Again, doing your research before you take advantage of this travel-spaving situation is vital.
6. Lengthier hotel stays
Buying more to save defines spaving as a concept, so it makes sense that the length of your trip would come into play as a sneaky way spaving can show up in travel deals. Anytime you see a “stay longer and save” deal at a hotel, it’s absolutely worth examining the overall effect an extra night of vacation will cost you. Though the hotel cost per night may decrease, your food costs will increase, and you may have to have an extra day off of work or pay for additional activities on your extra day. Plus, the related costs of your flight, car rental, or other travel-related expenses should be considered.
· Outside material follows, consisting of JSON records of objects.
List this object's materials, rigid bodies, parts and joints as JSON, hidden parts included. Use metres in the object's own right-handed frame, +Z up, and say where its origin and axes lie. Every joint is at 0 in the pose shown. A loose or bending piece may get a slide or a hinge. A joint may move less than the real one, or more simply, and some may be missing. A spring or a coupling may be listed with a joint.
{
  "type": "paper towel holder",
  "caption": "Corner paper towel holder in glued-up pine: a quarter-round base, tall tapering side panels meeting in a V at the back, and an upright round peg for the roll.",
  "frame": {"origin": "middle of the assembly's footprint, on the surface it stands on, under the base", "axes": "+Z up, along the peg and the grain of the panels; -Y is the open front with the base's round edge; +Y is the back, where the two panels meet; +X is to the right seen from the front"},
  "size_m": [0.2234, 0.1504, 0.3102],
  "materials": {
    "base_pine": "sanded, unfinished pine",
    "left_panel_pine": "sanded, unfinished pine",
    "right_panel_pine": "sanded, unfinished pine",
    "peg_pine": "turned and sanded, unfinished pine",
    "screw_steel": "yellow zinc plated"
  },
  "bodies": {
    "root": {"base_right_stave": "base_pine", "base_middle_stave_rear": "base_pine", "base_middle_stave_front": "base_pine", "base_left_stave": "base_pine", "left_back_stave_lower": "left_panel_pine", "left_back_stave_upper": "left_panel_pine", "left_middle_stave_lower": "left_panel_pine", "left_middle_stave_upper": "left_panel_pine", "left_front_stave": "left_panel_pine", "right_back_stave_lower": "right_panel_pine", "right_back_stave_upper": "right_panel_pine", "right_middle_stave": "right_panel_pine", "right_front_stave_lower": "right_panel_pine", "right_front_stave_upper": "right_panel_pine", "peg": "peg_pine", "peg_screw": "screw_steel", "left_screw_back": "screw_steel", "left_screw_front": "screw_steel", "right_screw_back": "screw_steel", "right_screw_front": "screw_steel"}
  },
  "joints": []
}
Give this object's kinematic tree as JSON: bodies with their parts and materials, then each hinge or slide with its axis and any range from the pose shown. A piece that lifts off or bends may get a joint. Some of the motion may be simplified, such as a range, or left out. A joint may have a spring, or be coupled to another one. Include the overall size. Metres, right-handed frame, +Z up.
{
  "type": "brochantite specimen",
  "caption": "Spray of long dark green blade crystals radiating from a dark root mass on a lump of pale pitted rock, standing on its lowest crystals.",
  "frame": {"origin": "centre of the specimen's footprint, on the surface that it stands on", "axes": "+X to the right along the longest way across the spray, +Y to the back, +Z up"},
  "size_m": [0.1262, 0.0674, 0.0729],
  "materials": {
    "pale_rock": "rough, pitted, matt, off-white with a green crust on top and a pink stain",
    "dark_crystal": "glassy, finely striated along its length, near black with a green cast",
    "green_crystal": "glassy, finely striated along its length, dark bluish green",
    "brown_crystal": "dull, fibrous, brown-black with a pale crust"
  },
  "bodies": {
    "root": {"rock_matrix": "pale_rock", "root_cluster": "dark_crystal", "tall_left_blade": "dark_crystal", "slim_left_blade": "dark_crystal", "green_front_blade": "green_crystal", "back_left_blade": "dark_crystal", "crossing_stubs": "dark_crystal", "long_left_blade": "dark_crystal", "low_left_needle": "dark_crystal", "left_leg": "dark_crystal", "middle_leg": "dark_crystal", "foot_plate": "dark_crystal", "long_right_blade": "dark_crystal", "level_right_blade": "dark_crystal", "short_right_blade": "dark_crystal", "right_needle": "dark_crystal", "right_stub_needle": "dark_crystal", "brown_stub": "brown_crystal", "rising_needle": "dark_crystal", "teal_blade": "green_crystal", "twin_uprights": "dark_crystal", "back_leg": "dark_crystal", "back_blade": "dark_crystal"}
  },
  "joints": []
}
Chances are, if you weren’t already planning to be in the area for as many days as the deal offers, it’s likely not saving you anything.
7. Product bundling
If you’ve ever booked an airline ticket, rental car, and hotel stay all in one fell swoop, you know that product bundling can yield savings when traveling. Bundling flights, accommodations, and other travel components together through package deals can often result in savings compared to booking each element separately. But, as with most sneaky ways spaving shows up in travel deals, that’s not always the case.
Travel bundles are often restricted to specific companies that partner together, so it’s possible that you could find better deals by booking through different individual entities. You just have to be willing to do the legwork to compare prices before taking the plunge to bundle and save on travel deals.
The only way to truly know that you’re saving money when traveling is to do your homework. Research, call around, ask questions, and don’t be afraid to say “no” to deals that aren’t actually going to work out in your best interest.